** start of Dataset records **
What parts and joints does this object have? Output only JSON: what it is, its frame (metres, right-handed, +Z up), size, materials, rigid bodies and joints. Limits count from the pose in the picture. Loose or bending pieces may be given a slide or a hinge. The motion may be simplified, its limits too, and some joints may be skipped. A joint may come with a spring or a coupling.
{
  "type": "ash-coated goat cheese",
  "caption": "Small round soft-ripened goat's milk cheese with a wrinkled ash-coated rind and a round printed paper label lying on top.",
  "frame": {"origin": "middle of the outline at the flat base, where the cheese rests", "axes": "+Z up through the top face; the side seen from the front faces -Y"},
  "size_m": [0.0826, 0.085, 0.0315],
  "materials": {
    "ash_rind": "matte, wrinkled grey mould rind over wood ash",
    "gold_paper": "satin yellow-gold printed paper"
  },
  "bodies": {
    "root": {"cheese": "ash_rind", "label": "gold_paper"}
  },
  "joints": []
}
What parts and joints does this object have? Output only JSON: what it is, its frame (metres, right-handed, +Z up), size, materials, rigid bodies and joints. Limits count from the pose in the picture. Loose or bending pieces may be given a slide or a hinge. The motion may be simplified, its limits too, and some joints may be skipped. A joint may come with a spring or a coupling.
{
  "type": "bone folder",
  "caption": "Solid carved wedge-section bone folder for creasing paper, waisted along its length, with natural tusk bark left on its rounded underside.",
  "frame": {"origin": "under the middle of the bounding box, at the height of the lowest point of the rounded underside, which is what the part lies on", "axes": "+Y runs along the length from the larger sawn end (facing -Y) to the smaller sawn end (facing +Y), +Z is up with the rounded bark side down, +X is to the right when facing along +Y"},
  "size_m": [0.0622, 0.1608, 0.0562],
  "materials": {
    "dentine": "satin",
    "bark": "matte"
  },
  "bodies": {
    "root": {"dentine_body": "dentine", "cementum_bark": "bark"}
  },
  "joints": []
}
** end of Dataset records **
** start of Dataset records **
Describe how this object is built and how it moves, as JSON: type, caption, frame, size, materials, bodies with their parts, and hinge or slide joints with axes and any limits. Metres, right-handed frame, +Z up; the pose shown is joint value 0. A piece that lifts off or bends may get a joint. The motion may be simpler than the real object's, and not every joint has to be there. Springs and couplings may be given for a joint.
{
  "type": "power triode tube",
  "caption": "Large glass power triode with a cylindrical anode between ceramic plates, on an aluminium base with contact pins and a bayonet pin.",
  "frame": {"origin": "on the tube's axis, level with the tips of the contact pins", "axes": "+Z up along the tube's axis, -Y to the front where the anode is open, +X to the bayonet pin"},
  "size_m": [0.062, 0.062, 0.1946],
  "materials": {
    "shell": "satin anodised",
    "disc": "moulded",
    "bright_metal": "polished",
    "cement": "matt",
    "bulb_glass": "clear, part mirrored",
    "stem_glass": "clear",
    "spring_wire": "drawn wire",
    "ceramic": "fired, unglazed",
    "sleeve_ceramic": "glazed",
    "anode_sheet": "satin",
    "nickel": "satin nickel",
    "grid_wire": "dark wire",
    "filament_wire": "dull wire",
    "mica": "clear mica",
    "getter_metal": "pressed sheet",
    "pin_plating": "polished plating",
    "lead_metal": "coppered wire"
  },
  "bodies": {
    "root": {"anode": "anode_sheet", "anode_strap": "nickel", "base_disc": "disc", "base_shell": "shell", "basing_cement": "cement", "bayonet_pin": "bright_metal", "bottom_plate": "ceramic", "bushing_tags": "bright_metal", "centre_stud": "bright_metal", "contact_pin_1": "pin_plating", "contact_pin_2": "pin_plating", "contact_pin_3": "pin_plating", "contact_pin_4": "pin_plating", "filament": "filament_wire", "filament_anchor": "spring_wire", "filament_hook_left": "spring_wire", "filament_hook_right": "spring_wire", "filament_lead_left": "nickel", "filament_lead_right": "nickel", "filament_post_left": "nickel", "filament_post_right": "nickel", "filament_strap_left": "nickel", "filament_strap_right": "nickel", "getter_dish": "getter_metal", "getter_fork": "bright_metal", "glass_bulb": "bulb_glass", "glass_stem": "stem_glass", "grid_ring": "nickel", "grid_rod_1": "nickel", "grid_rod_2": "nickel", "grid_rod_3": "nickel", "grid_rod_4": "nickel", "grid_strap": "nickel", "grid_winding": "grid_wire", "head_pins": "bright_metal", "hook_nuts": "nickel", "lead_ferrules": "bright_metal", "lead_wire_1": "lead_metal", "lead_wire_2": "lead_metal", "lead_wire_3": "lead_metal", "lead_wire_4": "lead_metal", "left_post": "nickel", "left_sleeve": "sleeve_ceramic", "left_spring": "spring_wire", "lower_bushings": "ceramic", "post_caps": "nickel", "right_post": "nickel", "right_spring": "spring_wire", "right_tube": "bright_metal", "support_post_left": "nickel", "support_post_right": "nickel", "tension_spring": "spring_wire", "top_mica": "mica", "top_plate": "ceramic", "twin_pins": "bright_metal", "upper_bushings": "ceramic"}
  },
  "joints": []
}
** end of Dataset records **
** start of Dataset records **
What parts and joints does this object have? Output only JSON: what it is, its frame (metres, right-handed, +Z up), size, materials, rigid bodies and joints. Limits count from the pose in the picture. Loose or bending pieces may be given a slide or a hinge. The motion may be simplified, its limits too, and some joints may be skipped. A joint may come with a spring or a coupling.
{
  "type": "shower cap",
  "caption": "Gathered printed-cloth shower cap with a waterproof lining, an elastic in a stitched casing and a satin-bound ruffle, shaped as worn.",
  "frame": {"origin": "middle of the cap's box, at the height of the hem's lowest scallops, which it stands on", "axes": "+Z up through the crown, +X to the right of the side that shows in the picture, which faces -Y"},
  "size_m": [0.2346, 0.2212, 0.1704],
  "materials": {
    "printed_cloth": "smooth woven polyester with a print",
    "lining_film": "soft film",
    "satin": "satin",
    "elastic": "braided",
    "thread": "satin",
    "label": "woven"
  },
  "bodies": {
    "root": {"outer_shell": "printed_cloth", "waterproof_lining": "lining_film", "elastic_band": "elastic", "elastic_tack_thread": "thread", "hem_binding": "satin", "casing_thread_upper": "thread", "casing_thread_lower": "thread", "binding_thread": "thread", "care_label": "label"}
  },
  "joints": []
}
** end of Dataset records **
(Work required)
Among the lines of the data above, determine how many contain the word "that". Report the number alone.

(Solved exercise)
2